■ **SHORT PROBLEM**
Your task is to quote exactly the run of lines that starts at the line containing "base_skin();" and ends at the line containing "obj.matrix_world = world", including both.

■ **MATERIAL PROVIDED**
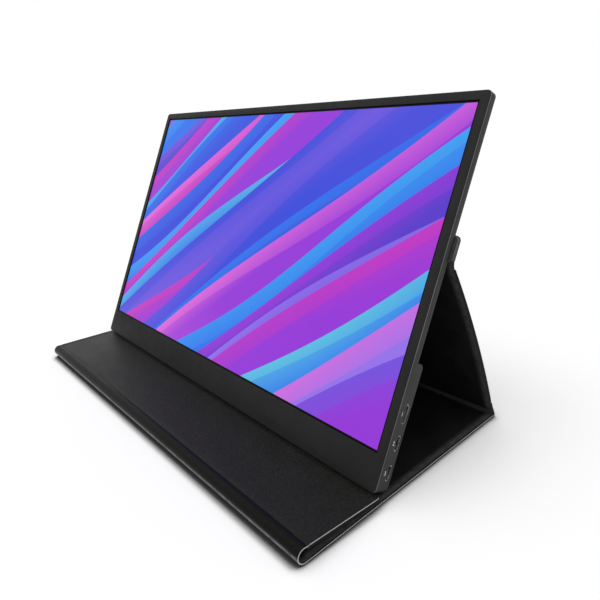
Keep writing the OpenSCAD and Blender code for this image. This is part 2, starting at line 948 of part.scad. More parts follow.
module main_board() {
    // Chips and coils from the board's lower inner corner: place, length, height, thickness
    chips = [
        [16, 45, 14, 14, 1.0], [40, 47, 10, 10, 0.9], [48, 21, 9, 9, 0.9],
        [26, 11, 6, 6, 1.8], [36, 9, 6, 6, 1.8], [60, 51, 5, 4, 1.2],
        [6, 21, 8, 12, 0.8], [34, 29, 5, 8, 0.8]
    ];
    color("#1d5a3a")
        in_monitor() {
            difference() {
                translate([board_x, board_y, -board_back])
                    cube([board_end - board_x, board_h, pcb_t]);
                for (y = [usb_upper_y, usb_lower_y])
                    board_notch(y, usb_w, usb_l + 1);
                board_notch(hdmi_y, hdmi_w, hdmi_l + 1);
                for (place = main_screw_places)
                    screw_hole(place, board_back);
            }
            for (c = chips)
                translate([board_x + c[0], board_y + c[1], -board_front])
                    cube([c[2], c[3], c[4]]);
            translate([cable_x - plug_w / 2, main_plug_y, -board_front])
                cube([plug_w, main_plug_h, plug_t]);
        }
}

// Hole for a screw through a board
module screw_hole(place, board_back) {
    translate([place[0], place[1], -board_back - cut])
        cylinder(h = pcb_t + 2 * cut, r = screw_r + layer_gap, $fn = 40);
}

module key_board() {
    color("#1d5a3a")
        in_monitor() {
            difference() {
                translate([-key_board_x, key_board_y0, -key_board_back])
                    cube([key_board_w, key_board_y1 - key_board_y0, pcb_t]);
                translate([-key_board_x - 1, jack_y - jack_body[1] / 2 - pocket_gap, -box_inner])
                    cube([jack_body[0] + 1, jack_body[1] + 2 * pocket_gap, jack_body[2]]);
                for (place = key_screw_places)
                    screw_hole(place, key_board_back);
            }
            // Side-facing switches behind the keys
            for (y = [power_y, rocker_y - rocker_l / 4, rocker_y + rocker_l / 4])
                translate([-switch_x, y - switch_w / 2, -key_board_front])
                    cube([switch_w, switch_w, switch_t]);
        }
}

// Flat cable along the floor of the box, from the key board to the main board
module key_cable() {
    x0 = -key_board_x + key_board_w - screw_in / 2;
    x1 = board_x + screw_in;
    color("#c9a15a")
        in_monitor()
            translate([x0, key_cable_y, -box_inner + layer_gap])
                cube([x1 - x0, key_cable_w, cable_t]);
}

// The tongue stands on a socket's closed back and stops short of its mouth
module tongue(back, mouth, y, w) {
    from = back + socket_back / 2;
    translate([from, y - w / 2, -port_z - tongue_t / 2])
        cube([mouth - tongue_in - from, w, tongue_t]);
}

module usb_c_sockets() {
    mouth = side_x - mouth_in;
    inner_w = usb_w - 2 * usb_metal;
    inner_h = usb_h - 2 * usb_metal;
    color("#b9bcc0")
        in_monitor()
            for (y = [usb_upper_y, usb_lower_y]) {
                difference() {
                    side_pill(mouth - usb_l, mouth, y, port_z, usb_w, usb_h);
                    side_pill(mouth - usb_l + socket_back, mouth + 1, y, port_z, inner_w, inner_h);
                }
                tongue(mouth - usb_l, mouth, y, usb_tongue_w);
            }
}

module mini_hdmi_socket() {
    mouth = side_x - mouth_in;
    color("#b9bcc0")
        in_monitor() {
            difference() {
                hdmi_run(mouth - hdmi_l, mouth);
                hdmi_run(mouth - hdmi_l + socket_back, mouth + 1, -usb_metal);
            }
            tongue(mouth - hdmi_l, mouth, hdmi_y, hdmi_tongue_w);
        }
}

module audio_jack() {
    mouth_x = -side_x + mouth_in;
    body_x = -side_x + wall_t + layer_gap;
    color("#1a1a1c")
        in_monitor()
            difference() {
                union() {
                    translate([body_x, jack_y - jack_body[1] / 2, -jack_z - jack_body[2] / 2])
                        cube(jack_body);
                    translate([mouth_x, jack_y, -jack_z])
                        rotate([0, 90, 0])
                            cylinder(h = body_x + pocket_gap - mouth_x, r = jack_nose_r, $fn = 48);
                }
                translate([mouth_x - 1, jack_y, -jack_z])
                    rotate([0, 90, 0])
                        cylinder(h = jack_l + 1, r = jack_r, $fn = 48);
            }
}

module speakers() {
    color("#222224")
        in_monitor()
            for (s = [-1, 1])
                translate([
                    s * speaker_x - speaker_l / 2,
                    speaker_y - speaker_h / 2,
                    -box_inner + layer_gap
                ])
                    cube([speaker_l, speaker_h, speaker_t]);
}

module screw(place, seat_front, shank_l) {
    translate([place[0], place[1], -seat_front])
        cylinder(h = screw_head_t, r = screw_head_r, $fn = 40);
    translate([place[0], place[1], -seat_front - shank_l])
        cylinder(h = shank_l, r = screw_r, $fn = 40);
}

module board_screws() {
    color("#c7c9cc")
        in_monitor() {
            for (place = main_screw_places)
                screw(place, board_front, screw_l);
            for (place = key_screw_places)
                screw(place, key_board_front, key_screw_l);
        }
}

// Monitor: keys on the left side face

// A pill that passes through the wall, with a flange behind it
module side_key(y, l) {
    side_pill(-side_x - key_out, -flange_x + flange_t / 2, y, port_z, l, key_h);
    side_pill(-flange_x, -flange_back_x, y, port_z, l + 2 * key_flange, key_h + key_flange);
}

module power_button() {
    color("#2a2a2c")
        in_monitor()
            side_key(power_y, power_l);
}

module menu_rocker() {
    color("#2a2a2c")
        in_monitor()
            side_key(rocker_y, rocker_l);
}

base_skin();
base_board();
base_lining();
front_fold();
flap_skin();
flap_board();
flap_lining();
flap_magnets();
rear_fold();
spine_board();
strut_skin();
strut_board();
strut_lining();
tab_crease();
tab_skin();
tab_board();
tab_lining();
tab_magnets();
rear_housing();
front_bezel();
bezel_tape();
display_cell();
film_stack();
light_guide();
reflector_sheet();
led_bar();
panel_tray();
tray_tape();
panel_board();
panel_cable();
main_board();
key_board();
key_cable();
usb_c_sockets();
mini_hdmi_socket();
audio_jack();
speakers();
board_screws();
power_button();
menu_rocker();
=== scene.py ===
import json
from math import atan2, cos, pi, radians, sin

import bmesh
import bpy
from mathutils import Matrix, Vector


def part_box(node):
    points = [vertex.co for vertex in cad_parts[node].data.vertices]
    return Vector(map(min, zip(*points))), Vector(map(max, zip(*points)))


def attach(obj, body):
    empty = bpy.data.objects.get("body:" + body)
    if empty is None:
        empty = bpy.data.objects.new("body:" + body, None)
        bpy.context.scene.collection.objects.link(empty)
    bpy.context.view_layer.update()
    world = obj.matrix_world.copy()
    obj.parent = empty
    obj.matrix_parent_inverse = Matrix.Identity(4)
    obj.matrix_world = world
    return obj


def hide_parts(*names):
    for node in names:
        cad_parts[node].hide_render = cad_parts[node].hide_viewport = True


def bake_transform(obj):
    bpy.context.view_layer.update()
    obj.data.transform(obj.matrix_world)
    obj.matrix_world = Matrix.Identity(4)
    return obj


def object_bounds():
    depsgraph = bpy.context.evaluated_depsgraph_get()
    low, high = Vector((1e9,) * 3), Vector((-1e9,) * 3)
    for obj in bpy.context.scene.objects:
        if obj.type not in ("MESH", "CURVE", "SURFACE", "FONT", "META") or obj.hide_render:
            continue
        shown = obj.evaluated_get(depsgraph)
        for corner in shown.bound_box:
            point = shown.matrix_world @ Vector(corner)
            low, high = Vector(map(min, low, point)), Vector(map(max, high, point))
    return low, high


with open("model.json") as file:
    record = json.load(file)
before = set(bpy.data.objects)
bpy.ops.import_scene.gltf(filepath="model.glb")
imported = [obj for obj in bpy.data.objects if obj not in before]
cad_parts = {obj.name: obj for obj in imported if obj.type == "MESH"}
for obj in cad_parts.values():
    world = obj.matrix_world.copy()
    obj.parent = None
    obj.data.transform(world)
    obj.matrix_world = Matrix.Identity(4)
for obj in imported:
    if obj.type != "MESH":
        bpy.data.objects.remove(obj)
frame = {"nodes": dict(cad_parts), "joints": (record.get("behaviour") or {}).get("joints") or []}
cad_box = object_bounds()
mm = 0.001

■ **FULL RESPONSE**
base_skin();
base_board();
base_lining();
front_fold();
flap_skin();
flap_board();
flap_lining();
flap_magnets();
rear_fold();
spine_board();
strut_skin();
strut_board();
strut_lining();
tab_crease();
tab_skin();
tab_board();
tab_lining();
tab_magnets();
rear_housing();
front_bezel();
bezel_tape();
display_cell();
film_stack();
light_guide();
reflector_sheet();
led_bar();
panel_tray();
tray_tape();
panel_board();
panel_cable();
main_board();
key_board();
key_cable();
usb_c_sockets();
mini_hdmi_socket();
audio_jack();
speakers();
board_screws();
power_button();
menu_rocker();
=== scene.py ===
import json
from math import atan2, cos, pi, radians, sin

import bmesh
import bpy
from mathutils import Matrix, Vector


def part_box(node):
    points = [vertex.co for vertex in cad_parts[node].data.vertices]
    return Vector(map(min, zip(*points))), Vector(map(max, zip(*points)))


def attach(obj, body):
    empty = bpy.data.objects.get("body:" + body)
    if empty is None:
        empty = bpy.data.objects.new("body:" + body, None)
        bpy.context.scene.collection.objects.link(empty)
    bpy.context.view_layer.update()
    world = obj.matrix_world.copy()
    obj.parent = empty
    obj.matrix_parent_inverse = Matrix.Identity(4)
    obj.matrix_world = world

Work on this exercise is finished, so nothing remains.